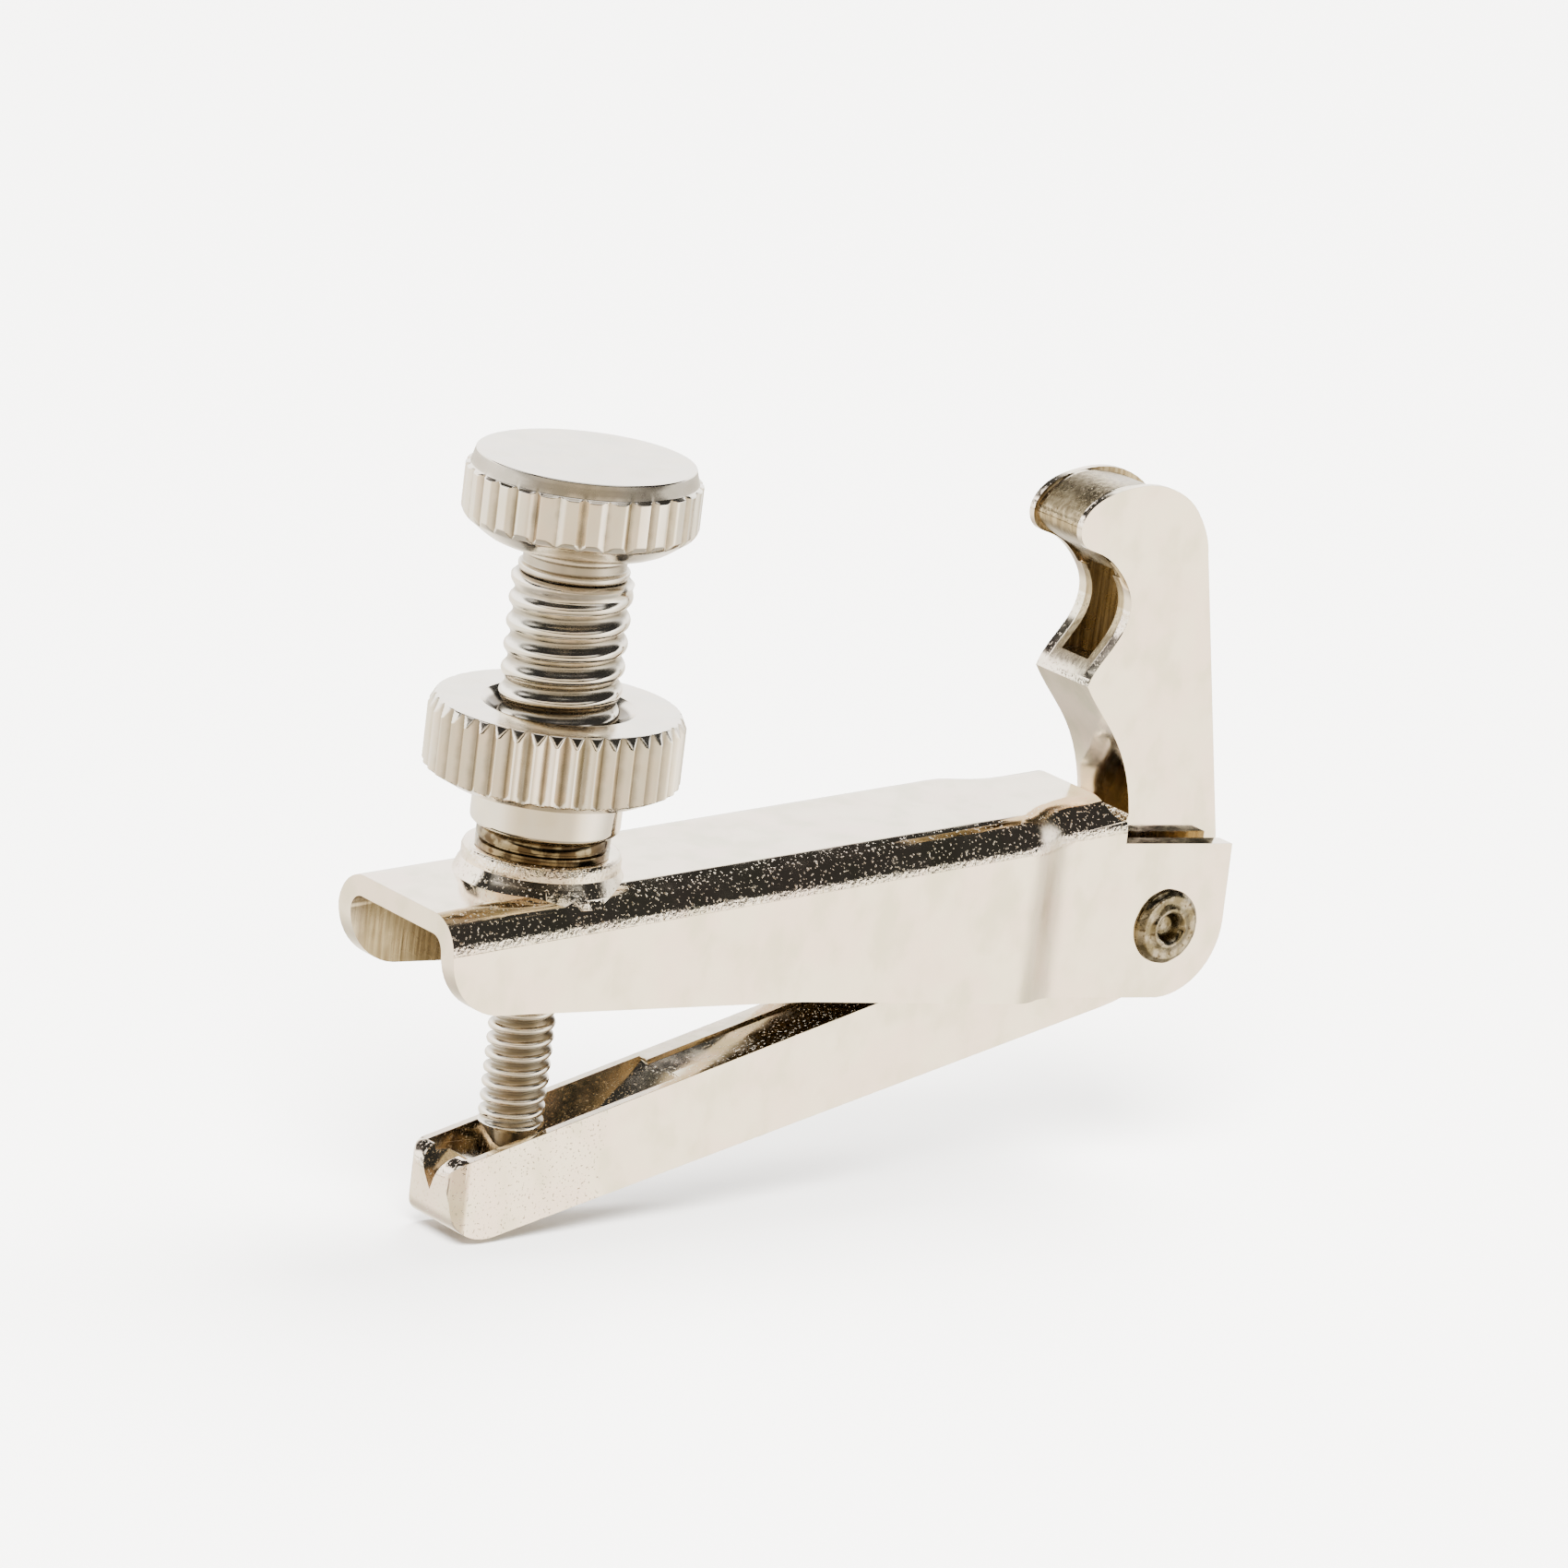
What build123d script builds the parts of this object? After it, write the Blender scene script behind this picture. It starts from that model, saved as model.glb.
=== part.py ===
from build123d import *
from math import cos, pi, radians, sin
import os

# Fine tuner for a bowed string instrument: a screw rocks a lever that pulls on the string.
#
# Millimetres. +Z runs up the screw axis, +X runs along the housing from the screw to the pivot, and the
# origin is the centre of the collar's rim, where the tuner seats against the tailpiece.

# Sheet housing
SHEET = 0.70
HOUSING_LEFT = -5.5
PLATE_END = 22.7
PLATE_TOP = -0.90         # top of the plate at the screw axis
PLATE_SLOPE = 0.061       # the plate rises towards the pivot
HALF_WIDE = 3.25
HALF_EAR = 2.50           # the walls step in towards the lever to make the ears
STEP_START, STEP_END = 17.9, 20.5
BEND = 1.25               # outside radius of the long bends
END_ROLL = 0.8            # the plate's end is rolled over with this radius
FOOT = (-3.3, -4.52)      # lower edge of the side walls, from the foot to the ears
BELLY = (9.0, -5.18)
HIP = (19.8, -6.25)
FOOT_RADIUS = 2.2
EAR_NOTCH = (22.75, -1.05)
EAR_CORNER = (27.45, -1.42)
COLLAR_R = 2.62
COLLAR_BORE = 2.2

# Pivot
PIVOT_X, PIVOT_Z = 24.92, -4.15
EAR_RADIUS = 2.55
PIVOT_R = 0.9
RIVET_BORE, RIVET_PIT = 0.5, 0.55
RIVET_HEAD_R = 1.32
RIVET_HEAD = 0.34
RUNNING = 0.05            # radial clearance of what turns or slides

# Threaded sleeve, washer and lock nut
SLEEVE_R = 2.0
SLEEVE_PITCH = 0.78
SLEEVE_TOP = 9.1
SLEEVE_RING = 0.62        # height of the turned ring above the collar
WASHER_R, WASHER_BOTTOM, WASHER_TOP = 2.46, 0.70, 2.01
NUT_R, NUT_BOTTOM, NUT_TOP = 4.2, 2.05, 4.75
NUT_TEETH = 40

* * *

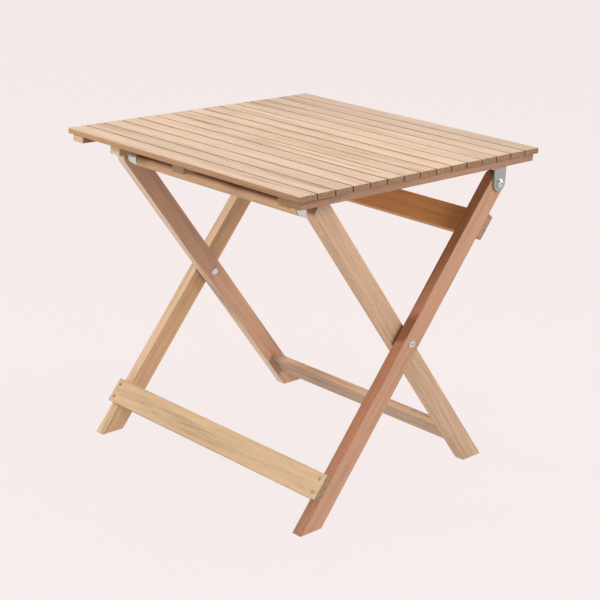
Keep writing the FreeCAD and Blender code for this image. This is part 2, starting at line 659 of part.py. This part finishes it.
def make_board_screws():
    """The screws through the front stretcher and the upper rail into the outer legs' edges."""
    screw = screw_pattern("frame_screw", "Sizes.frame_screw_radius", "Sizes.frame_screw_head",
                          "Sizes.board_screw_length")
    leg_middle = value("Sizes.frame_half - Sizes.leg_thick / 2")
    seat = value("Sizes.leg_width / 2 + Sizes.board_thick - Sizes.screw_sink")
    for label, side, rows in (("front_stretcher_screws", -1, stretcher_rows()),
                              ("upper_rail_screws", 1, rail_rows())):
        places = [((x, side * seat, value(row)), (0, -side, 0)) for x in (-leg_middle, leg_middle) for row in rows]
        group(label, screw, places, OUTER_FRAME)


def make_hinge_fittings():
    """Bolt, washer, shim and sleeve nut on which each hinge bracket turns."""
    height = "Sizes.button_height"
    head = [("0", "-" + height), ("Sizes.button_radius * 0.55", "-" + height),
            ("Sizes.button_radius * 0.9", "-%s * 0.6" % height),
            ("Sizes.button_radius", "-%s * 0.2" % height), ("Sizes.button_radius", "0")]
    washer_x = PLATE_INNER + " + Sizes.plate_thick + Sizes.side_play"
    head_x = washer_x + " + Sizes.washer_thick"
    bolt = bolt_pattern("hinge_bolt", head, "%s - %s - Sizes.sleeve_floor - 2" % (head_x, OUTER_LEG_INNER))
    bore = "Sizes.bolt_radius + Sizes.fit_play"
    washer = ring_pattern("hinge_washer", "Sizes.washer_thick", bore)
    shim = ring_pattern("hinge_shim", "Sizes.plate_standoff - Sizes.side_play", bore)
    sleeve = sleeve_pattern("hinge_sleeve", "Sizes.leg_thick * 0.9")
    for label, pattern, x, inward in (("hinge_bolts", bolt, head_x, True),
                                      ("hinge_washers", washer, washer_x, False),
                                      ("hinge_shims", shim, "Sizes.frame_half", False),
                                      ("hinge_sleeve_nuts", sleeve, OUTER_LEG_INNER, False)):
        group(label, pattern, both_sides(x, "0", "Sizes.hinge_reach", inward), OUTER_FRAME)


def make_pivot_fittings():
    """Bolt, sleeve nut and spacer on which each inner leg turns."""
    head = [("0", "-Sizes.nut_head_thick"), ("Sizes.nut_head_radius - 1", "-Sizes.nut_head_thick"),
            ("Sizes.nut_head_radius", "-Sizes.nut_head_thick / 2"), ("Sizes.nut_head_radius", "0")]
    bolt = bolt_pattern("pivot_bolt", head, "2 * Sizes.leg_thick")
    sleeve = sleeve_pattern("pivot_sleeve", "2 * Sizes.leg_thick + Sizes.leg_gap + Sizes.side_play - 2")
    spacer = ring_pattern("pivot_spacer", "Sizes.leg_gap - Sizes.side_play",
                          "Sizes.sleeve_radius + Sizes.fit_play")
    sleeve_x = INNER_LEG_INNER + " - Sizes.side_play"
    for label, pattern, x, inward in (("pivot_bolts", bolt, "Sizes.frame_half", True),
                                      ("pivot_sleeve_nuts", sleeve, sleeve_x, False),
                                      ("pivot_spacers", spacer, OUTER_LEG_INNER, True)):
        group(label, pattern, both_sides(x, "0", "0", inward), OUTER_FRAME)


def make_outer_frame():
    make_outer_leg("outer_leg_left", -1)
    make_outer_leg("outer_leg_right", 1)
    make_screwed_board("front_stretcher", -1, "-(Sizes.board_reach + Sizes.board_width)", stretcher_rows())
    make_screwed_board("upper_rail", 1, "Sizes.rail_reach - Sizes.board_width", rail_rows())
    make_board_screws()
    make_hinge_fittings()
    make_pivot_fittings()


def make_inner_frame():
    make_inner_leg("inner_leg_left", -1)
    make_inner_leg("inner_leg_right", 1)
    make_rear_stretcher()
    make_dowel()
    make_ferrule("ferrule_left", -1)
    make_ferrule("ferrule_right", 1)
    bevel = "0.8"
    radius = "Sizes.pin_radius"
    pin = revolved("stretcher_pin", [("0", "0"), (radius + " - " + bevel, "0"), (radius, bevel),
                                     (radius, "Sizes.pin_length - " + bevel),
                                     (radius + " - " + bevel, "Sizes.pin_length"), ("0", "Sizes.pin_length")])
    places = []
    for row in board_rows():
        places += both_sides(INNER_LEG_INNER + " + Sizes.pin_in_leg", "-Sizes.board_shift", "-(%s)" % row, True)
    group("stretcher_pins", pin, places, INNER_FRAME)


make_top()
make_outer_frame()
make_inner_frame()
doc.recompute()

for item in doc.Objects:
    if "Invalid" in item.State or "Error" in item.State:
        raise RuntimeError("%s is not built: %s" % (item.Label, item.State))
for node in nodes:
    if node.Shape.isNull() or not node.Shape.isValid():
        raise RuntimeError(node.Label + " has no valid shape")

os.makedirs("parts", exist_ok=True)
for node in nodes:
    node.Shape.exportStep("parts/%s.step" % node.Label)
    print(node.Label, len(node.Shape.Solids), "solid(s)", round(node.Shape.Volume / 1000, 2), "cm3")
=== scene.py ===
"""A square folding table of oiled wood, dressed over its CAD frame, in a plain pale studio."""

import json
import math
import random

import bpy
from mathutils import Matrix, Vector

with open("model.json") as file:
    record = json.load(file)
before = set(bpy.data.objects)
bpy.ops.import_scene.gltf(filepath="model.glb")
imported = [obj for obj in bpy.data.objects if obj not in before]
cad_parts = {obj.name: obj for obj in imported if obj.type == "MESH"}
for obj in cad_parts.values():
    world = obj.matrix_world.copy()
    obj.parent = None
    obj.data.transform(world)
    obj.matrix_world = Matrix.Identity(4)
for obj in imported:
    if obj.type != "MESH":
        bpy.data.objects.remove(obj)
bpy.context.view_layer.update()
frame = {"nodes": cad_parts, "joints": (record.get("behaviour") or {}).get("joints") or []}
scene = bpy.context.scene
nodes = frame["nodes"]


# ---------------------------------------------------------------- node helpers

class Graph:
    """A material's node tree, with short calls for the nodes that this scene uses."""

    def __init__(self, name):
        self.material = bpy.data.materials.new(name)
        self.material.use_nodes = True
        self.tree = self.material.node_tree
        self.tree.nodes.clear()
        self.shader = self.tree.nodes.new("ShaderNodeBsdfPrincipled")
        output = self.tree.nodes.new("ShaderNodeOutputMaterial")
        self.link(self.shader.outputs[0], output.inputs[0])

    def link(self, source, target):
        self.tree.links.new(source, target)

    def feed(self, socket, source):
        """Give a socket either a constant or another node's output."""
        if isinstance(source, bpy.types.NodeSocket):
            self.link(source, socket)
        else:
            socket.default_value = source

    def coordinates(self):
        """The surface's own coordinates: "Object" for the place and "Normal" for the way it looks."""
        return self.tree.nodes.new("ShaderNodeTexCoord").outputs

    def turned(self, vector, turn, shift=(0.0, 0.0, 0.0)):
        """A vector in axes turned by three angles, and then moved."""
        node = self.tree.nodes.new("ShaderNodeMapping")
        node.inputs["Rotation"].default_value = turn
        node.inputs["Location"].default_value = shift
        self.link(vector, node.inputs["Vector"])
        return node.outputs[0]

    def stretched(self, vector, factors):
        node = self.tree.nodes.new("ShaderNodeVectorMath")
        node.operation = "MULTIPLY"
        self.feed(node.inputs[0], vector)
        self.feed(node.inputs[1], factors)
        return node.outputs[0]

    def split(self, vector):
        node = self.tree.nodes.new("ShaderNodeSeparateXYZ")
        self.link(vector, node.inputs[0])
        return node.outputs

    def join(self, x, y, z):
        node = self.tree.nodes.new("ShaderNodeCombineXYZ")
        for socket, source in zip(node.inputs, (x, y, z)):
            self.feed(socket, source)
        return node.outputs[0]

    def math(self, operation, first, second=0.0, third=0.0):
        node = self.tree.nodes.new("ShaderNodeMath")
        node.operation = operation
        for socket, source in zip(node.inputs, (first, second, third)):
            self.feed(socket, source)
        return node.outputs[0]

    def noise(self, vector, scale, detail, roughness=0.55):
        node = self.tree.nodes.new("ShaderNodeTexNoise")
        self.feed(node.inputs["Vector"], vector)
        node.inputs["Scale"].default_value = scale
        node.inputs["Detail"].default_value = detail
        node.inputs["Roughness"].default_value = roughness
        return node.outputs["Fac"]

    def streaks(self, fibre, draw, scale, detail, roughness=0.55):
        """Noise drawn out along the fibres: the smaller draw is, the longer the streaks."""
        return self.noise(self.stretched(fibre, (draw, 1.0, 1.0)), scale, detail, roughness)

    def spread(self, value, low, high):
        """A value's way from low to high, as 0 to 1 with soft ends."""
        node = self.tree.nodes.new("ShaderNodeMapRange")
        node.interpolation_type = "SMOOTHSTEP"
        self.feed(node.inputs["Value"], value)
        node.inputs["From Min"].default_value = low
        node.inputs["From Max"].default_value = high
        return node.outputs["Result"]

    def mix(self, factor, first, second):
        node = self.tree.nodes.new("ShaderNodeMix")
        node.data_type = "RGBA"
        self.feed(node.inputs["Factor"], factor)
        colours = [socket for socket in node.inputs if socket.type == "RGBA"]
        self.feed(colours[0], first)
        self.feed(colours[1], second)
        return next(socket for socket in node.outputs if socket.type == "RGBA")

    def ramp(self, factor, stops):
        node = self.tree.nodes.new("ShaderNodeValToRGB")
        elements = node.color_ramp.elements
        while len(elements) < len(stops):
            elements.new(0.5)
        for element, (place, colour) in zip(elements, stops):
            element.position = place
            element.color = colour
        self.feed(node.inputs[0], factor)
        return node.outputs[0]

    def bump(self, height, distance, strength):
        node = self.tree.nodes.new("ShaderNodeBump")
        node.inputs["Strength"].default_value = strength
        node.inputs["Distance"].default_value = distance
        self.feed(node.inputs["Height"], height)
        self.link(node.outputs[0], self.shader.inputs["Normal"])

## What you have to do
Above are the records; print exactly the lines from the line with "places = []" to the line with "bpy.data.objects.remove(obj)", including both, and nothing else.

## Solved problem
    places = []
    for row in board_rows():
        places += both_sides(INNER_LEG_INNER + " + Sizes.pin_in_leg", "-Sizes.board_shift", "-(%s)" % row, True)
    group("stretcher_pins", pin, places, INNER_FRAME)


make_top()
make_outer_frame()
make_inner_frame()
doc.recompute()

for item in doc.Objects:
    if "Invalid" in item.State or "Error" in item.State:
        raise RuntimeError("%s is not built: %s" % (item.Label, item.State))
for node in nodes:
    if node.Shape.isNull() or not node.Shape.isValid():
        raise RuntimeError(node.Label + " has no valid shape")

os.makedirs("parts", exist_ok=True)
for node in nodes:
    node.Shape.exportStep("parts/%s.step" % node.Label)
    print(node.Label, len(node.Shape.Solids), "solid(s)", round(node.Shape.Volume / 1000, 2), "cm3")
=== scene.py ===
"""A square folding table of oiled wood, dressed over its CAD frame, in a plain pale studio."""

import json
import math
import random

import bpy
from mathutils import Matrix, Vector

with open("model.json") as file:
    record = json.load(file)
before = set(bpy.data.objects)
bpy.ops.import_scene.gltf(filepath="model.glb")
imported = [obj for obj in bpy.data.objects if obj not in before]
cad_parts = {obj.name: obj for obj in imported if obj.type == "MESH"}
for obj in cad_parts.values():
    world = obj.matrix_world.copy()
    obj.parent = None
    obj.data.transform(world)
    obj.matrix_world = Matrix.Identity(4)
for obj in imported:
    if obj.type != "MESH":
        bpy.data.objects.remove(obj)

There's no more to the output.